Nonprofit accounting is done in a very specific way because nonprofit businesses often have funds allocated in very specific ways. Grant issuers might have very specific constraints on how money can be used. For example, a grant might be made available to help low-skilled female workers obtain job training. The nonprofit will have to show that the grant funds were used in pursuit of this goal. They cannot use these grant funds for other projects, or they will have to pay the funds back to the issuer. Similarly, donors might donate to a specific project rather than to a nonprofit’s general fund. They will want to see that the project goals were met. Nonprofit accounting separates monies into various “funds” to accomplish this reporting.

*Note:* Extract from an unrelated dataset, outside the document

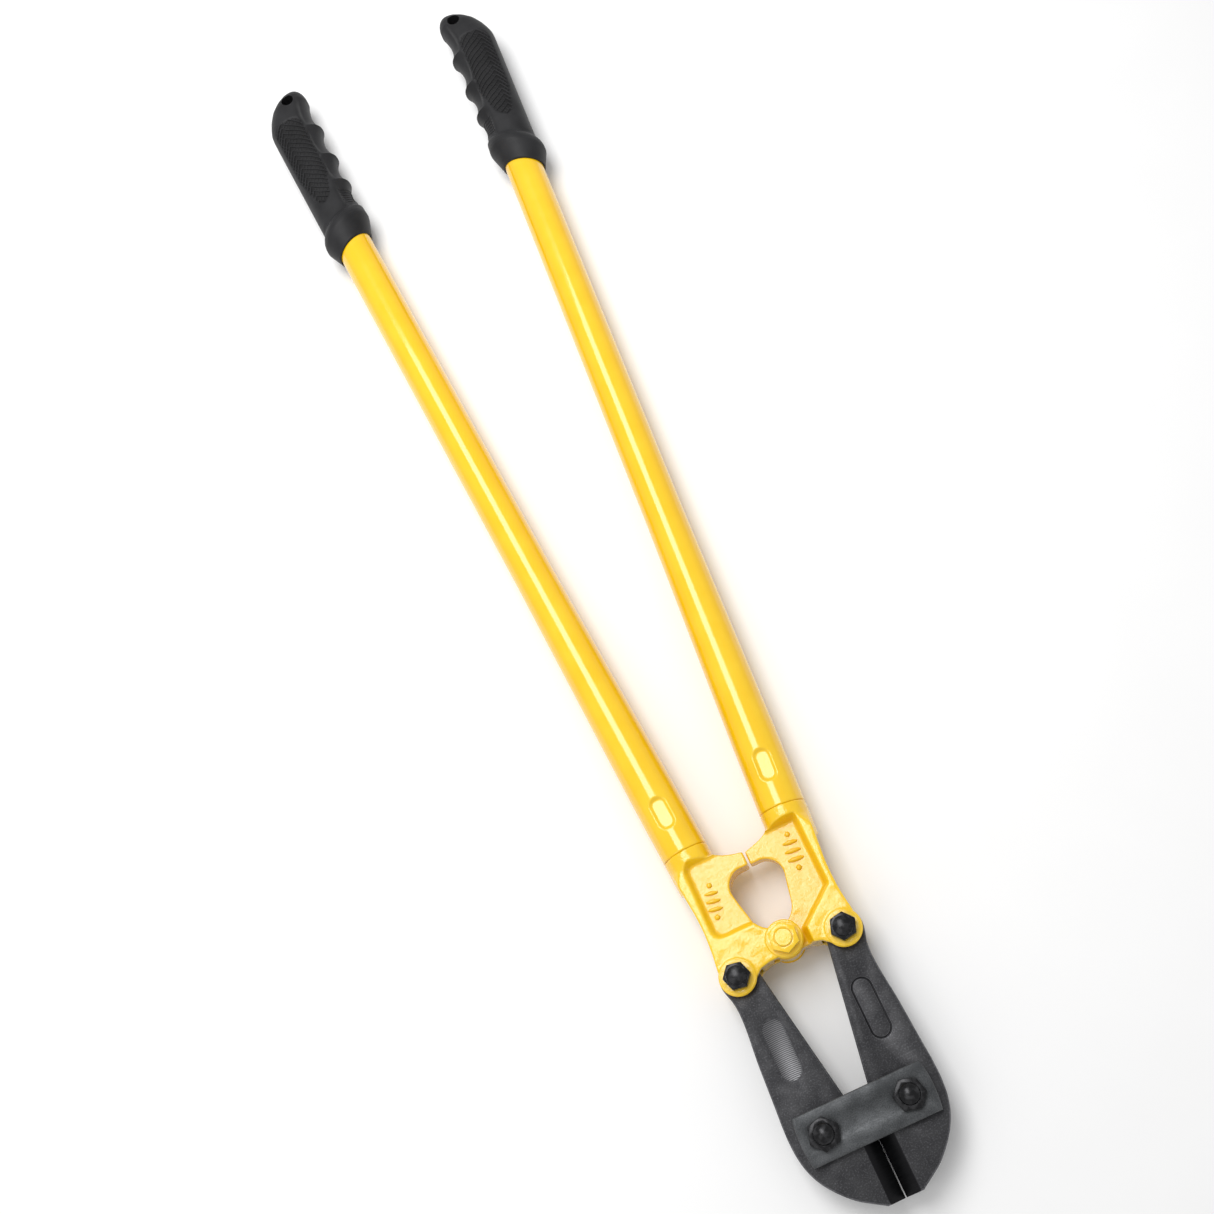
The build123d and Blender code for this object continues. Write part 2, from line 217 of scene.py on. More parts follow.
@dataclass(frozen=True)
class Enamel(Finish):
    """Yellow stoving enamel, sprayed and baked.

    A hard glossy coat: saturated, painted a deeper yellow as shade on the faces near the mid-plane, the
    recess floors and the sides, with the fine orange peel of the spray, and on a casting the slow ripple of
    the rough iron underneath.
    """

    colour: str = "#F8C80C"
    thin_colour: str = "#FBCE1E"
    # the deeper yellow below is painted shade for the low faces
    pooled_colour: str = "#F0B806"
    drift_mm: float = 22.0
    roughness: tuple[float, float] = (0.13, 0.22)
    coat: float = 0.6
    coat_roughness: float = 0.07
    peel_mm: float = 1.1
    peel_height_mm: float = 0.012
    ripple_mm: float = 5.0
    ripple_height_mm: float = 0.0
    rest_height: float = 0.02
    pooled_below: tuple[float, float] = (0.0095, 0.0128)
    pooled_share: float = 0.55

    def build(self) -> bpy.types.Material:
        """Builds the material."""
        material, tree, place = self.start()
        drift = add_node(tree, "ShaderNodeTexNoise", {"Vector": place, "Scale": per_metre(self.drift_mm),
                                                      "Detail": 3.0}).outputs["Fac"]
        thin = add_node(tree, "ShaderNodeMapRange", ramp(drift, 0.35, 0.65)).outputs["Result"]
        tone = add_node(tree, "ShaderNodeMix", between(thin, self.colour, self.thin_colour),
                        data_type="RGBA").outputs[MIX_RESULT]
        # painted shade: faces within 12.8 mm of the mid-plane, fully within 9.5 mm, take the deeper yellow;
        # these are recess floors and side walls
        height = add_node(tree, "ShaderNodeSeparateXYZ", {"Vector": place}).outputs["Z"]
        off = add_node(tree, "ShaderNodeMath", {0: height, 1: self.rest_height}, operation="SUBTRACT")
        depth = add_node(tree, "ShaderNodeMath", {0: off.outputs[0]}, operation="ABSOLUTE").outputs[0]
        recess_shade = add_node(tree, "ShaderNodeMapRange",
                          ramp(depth, *self.pooled_below, self.pooled_share, 0.0)).outputs["Result"]
        tone = add_node(tree, "ShaderNodeMix", between(recess_shade, tone, self.pooled_colour),
                        data_type="RGBA").outputs[MIX_RESULT]
        peel = add_node(tree, "ShaderNodeTexNoise", {"Vector": place, "Scale": per_metre(self.peel_mm),
                                                     "Detail": 2.0})
        bump = add_node(tree, "ShaderNodeBump", {"Height": peel.outputs["Fac"], "Strength": 1.0,
                                                 "Distance": self.peel_height_mm * MM})
        normal = bump.outputs["Normal"]
        if self.ripple_height_mm:
            ripple = add_node(tree, "ShaderNodeTexNoise", {"Vector": place, "Detail": 4.0, "Roughness": 0.6,
                                                           "Scale": per_metre(self.ripple_mm)})
            normal = add_node(tree, "ShaderNodeBump", {"Height": ripple.outputs["Fac"], "Strength": 1.0,
                                                       "Distance": self.ripple_height_mm * MM,
                                                       "Normal": normal}).outputs["Normal"]
        rough = add_node(tree, "ShaderNodeMapRange", ramp(drift, 0.3, 0.7, *self.roughness)).outputs["Result"]
        self.close(tree, {"Base Color": tone, "Roughness": rough, "Normal": normal, "IOR": 1.5,
                          "Coat Weight": self.coat, "Coat Roughness": self.coat_roughness})
        return material


@dataclass(frozen=True)
class Rubber(Finish):
    """Black moulded rubber, as it leaves a spark-eroded mould.

    Matt charcoal with a fine even grain, and a slightly paler bloom in slow patches.
    """

    colour: str = "#19191B"
    bloom_colour: str = "#242426"
    bloom_mm: float = 14.0
    grain_mm: float = 0.5
    grain_height_mm: float = 0.03
    roughness: tuple[float, float] = (0.5, 0.66)

    def build(self) -> bpy.types.Material:
        """Builds the material."""
        material, tree, place = self.start()
        bloom = add_node(tree, "ShaderNodeTexNoise", {"Vector": place, "Scale": per_metre(self.bloom_mm),
                                                      "Detail": 4.0})
        share = add_node(tree, "ShaderNodeMapRange", ramp(bloom.outputs["Fac"], 0.35, 0.65)).outputs["Result"]
        tone = add_node(tree, "ShaderNodeMix", between(share, self.colour, self.bloom_colour),
                        data_type="RGBA").outputs[MIX_RESULT]
        grain = add_node(tree, "ShaderNodeTexNoise", {"Vector": place, "Scale": per_metre(self.grain_mm),
                                                      "Detail": 3.0, "Roughness": 0.7}).outputs["Fac"]
        bump = add_node(tree, "ShaderNodeBump", {"Height": grain, "Strength": 0.8,
                                                 "Distance": self.grain_height_mm * MM})
        rough = add_node(tree, "ShaderNodeMapRange", ramp(grain, 0.3, 0.7, *self.roughness)).outputs["Result"]
        self.close(tree, {"Base Color": tone, "Roughness": rough, "Normal": bump.outputs["Normal"],
                          "IOR": 1.52, "Specular IOR Level": 0.3})
        return material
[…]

Although the definition of accounting information seems simple, you can quickly see how the field of accounting has grown to include so many specialties. There are people who work in broad subject areas, but many more wind up in very specialized roles. An individual may deal solely in accounts payable, for example, ensuring that the business pays its bills on time so the lights stay on and the inventory keeps flowing smoothly. Another person might decide to work solely on a business’s tax information, ensuring accurate reporting and compliance with all tax entities’ regulations, whether federal or state, income, sales or payroll tax. One thing is certain: They will all record information about the business’s transactions and use them to report to various interested parties.